フセイン排除は1980年代からネオコンが主張していたことで、フセインをペルシャ湾岸産油国の防波堤だと認識していたジョージ・H・W・ブッシュやジェームズ・ベイカーたちと対立していた。ロナルド・レーガン大統領の時代に機密情報の暴露合戦が始まり、イラン・コントラ事件やイラクゲート事件が明るみに出ている。
ところで、パウエルはアフリカ系軍人としては異例の出世を遂げた人物。その謎を解く鍵はベトナム戦争時代にあるとも言われている。彼は1968年に第23歩兵師団の将校として南ベトナムへ入っているが、2004年5月にCNNのラリー・キング・ライブに出演した際、その師団がソンミ村で住民を虐殺、後で自分も現場へ入ったと語っている。
虐殺は1968年3月に南ベトナムのカンガイ省ソンミ村のミライ集落とミケ集落において引き起こされた。アメリカ軍によると、犠牲になった村民の数はミライだけで347名、ベトナム側の主張ではミライとミケを合わせて504名だされている。
この虐殺は従軍記者や従軍カメラマンも知っていたのだが、報道していない。事件が広く知られるようになったのは、兵士の告発を知り、取材したシーモア・ハーシュの書いた記事をAPが配信してからだ。
記者やカメラマンはこの虐殺を報道しなかっただけではない。

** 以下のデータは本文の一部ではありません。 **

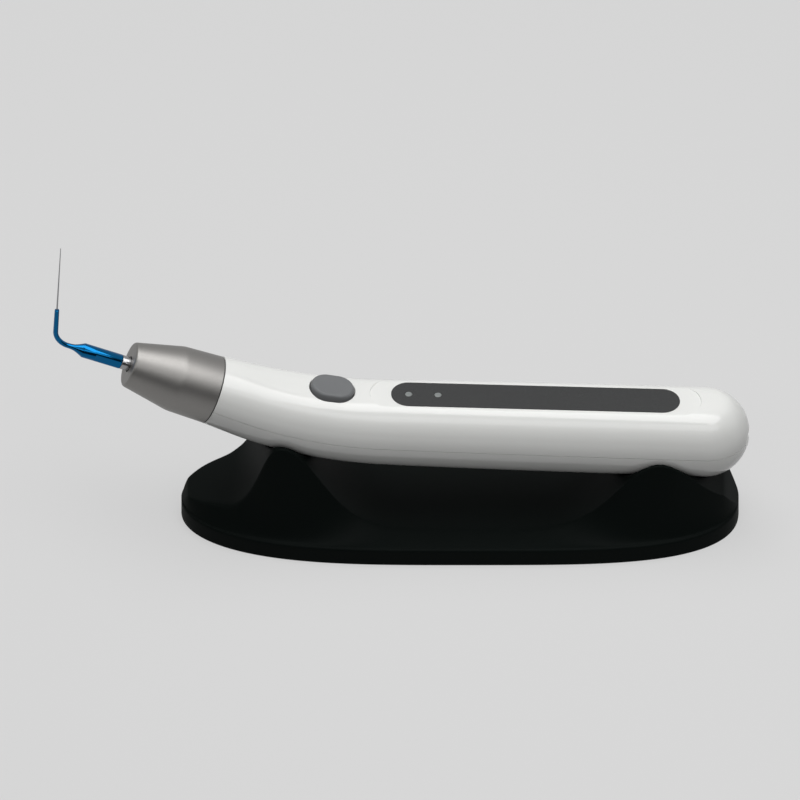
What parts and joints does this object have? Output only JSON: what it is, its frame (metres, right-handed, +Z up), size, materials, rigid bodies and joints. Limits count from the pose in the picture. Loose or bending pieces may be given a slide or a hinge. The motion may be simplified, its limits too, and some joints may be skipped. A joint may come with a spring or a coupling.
{
  "type": "cordless ultrasonic endodontic handpiece on a cradle",
  "caption": "Cordless handpiece with a bent white grip, metal nose, blue angled tip with a fine needle, oval button and dark label strip, lying in a black silicone cradle.",
  "frame": {"origin": "centre of the cradle's flat underside, on the table, below the middle of the cradle", "axes": "+Z up, +X along the handle toward its domed tail (the tip points toward -X), +Y across; the outside is symmetric about the XZ plane"},
  "size_m": [0.2089, 0.0492, 0.1048],
  "materials": {
    "cradle_rubber": "matte black silicone",
    "nose_steel": "fine bead-blasted, warm grey",
    "seal_rubber": "matte black",
    "horn_seal_rubber": "matte red silicone",
    "horn_steel": "polished",
    "piezo_ceramic": "lapped, unglazed",
    "electrode_brass": "bright",
    "stack_steel": "machined",
    "holder_plastic": "moulded",
    "lead_red": "insulated wire",
    "lead_black": "insulated wire",
    "shell_white": "glossy white moulding",
    "screw_steel": "plain",
    "label_charcoal": "charcoal film with a fine speckle",
    "lens_grey": "frosted grey light guide",
    "board_green": "solder mask",
    "transformer_black": "moulded",
    "chip_black": "moulded",
    "led_white": "encapsulated",
    "switch_black": "moulded",
    "socket_steel": "drawn",
    "cell_blue": "shrink-sleeved can",
    "button_grey": "matte mid-grey silicone",
    "plunger_ivory": "moulded",
    "stud_steel": "cut thread",
    "tip_blue": "bright blue anodised",
    "needle_steel": "polished"
  },
  "bodies": {
    "cradle": {"cradle": "cradle_rubber"},
    "handpiece": {"nose_cap": "nose_steel", "nose_seal": "seal_rubber", "horn_seal": "horn_seal_rubber", "transducer_horn": "horn_steel", "piezo_rings": "piezo_ceramic", "electrode_plates": "electrode_brass", "back_mass": "stack_steel", "stack_bolt": "stack_steel", "transducer_holder": "holder_plastic", "transducer_leads": "lead_red", "upper_shell": "shell_white", "lower_shell": "shell_white", "shell_screws": "screw_steel", "label_plate": "label_charcoal", "status_lenses": "lens_grey", "main_board": "board_green", "drive_transformer": "transformer_black", "control_chip": "chip_black", "status_leds": "led_white", "switch_board": "board_green", "tactile_switch": "switch_black", "charge_board": "board_green", "charging_socket": "socket_steel", "battery_cell": "cell_blue", "battery_bracket": "holder_plastic", "battery_leads": "lead_black"},
    "power_button": {"power_button": "button_grey", "switch_plunger": "plunger_ivory"},
    "tip_stud": {"tip_stud": "stud_steel"},
    "tip": {"tip_hub": "tip_blue", "tip_needle": "needle_steel"}
  },
  "joints": [
    {"name": "handpiece_lift", "type": "slide", "parent": "cradle", "child": "handpiece", "axis": [0, 0, 1], "range_m": [0, 0.06]},
    {"name": "button_press", "type": "slide", "parent": "handpiece", "child": "power_button", "axis": [-0.176, 0, -0.9844], "range_m": [0, 0.0006], "stiffness_N_per_m": 1500, "springref_m": -0.0004},
    {"name": "tip_advance", "type": "slide", "parent": "handpiece", "child": "tip_stud", "axis": [-0.9272, 0, 0.3746], "range_m": [0, 0.004]},
    {"name": "tip_turn", "type": "hinge", "parent": "tip_stud", "child": "tip", "pos_m": [-0.10177, 0, 0.05976], "axis": [-0.9272, 0, 0.3746], "range_deg": [0, 2881]}
  ],
  "couplings": [
    {"joint": "tip_turn", "follows": "tip_advance", "rad_per_m": 12566}
  ]
}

似たようなことが繰り返されていたのだが、全て隠したのである。本ブログでは繰り返し書いてきたように、ソンミ村での虐殺はCIAと軍の特殊部隊が行っていた住民皆殺し作戦、フェニックス・プログラムの一環だったのだ。
このプログラムを現地で指揮した経験のあるウィリアム・コルビーはCIA長官時代に議会でこれについて証言している。彼自身が指揮していた「1968年8月から1971年5月までの間にフェニックス・プログラムで2万0587名のベトナム人が殺され、そのほかに2万8978名が投獄された」と明らかにしている。解放戦線の支持者と見なされて殺された住民は約6万人に達するという推測もある。
こうした作戦には兵士からの告発があったが、ジャーナリストの故ロバート・パリーらによると、パウエルはこうした兵士の告発を握りつぶし、上官が聞きくない話は削除する仕事をしていたという。その仕事が評価され、出世したとも言われている。パウエルを「良いアメリカ人」だと言うわけにはいかない。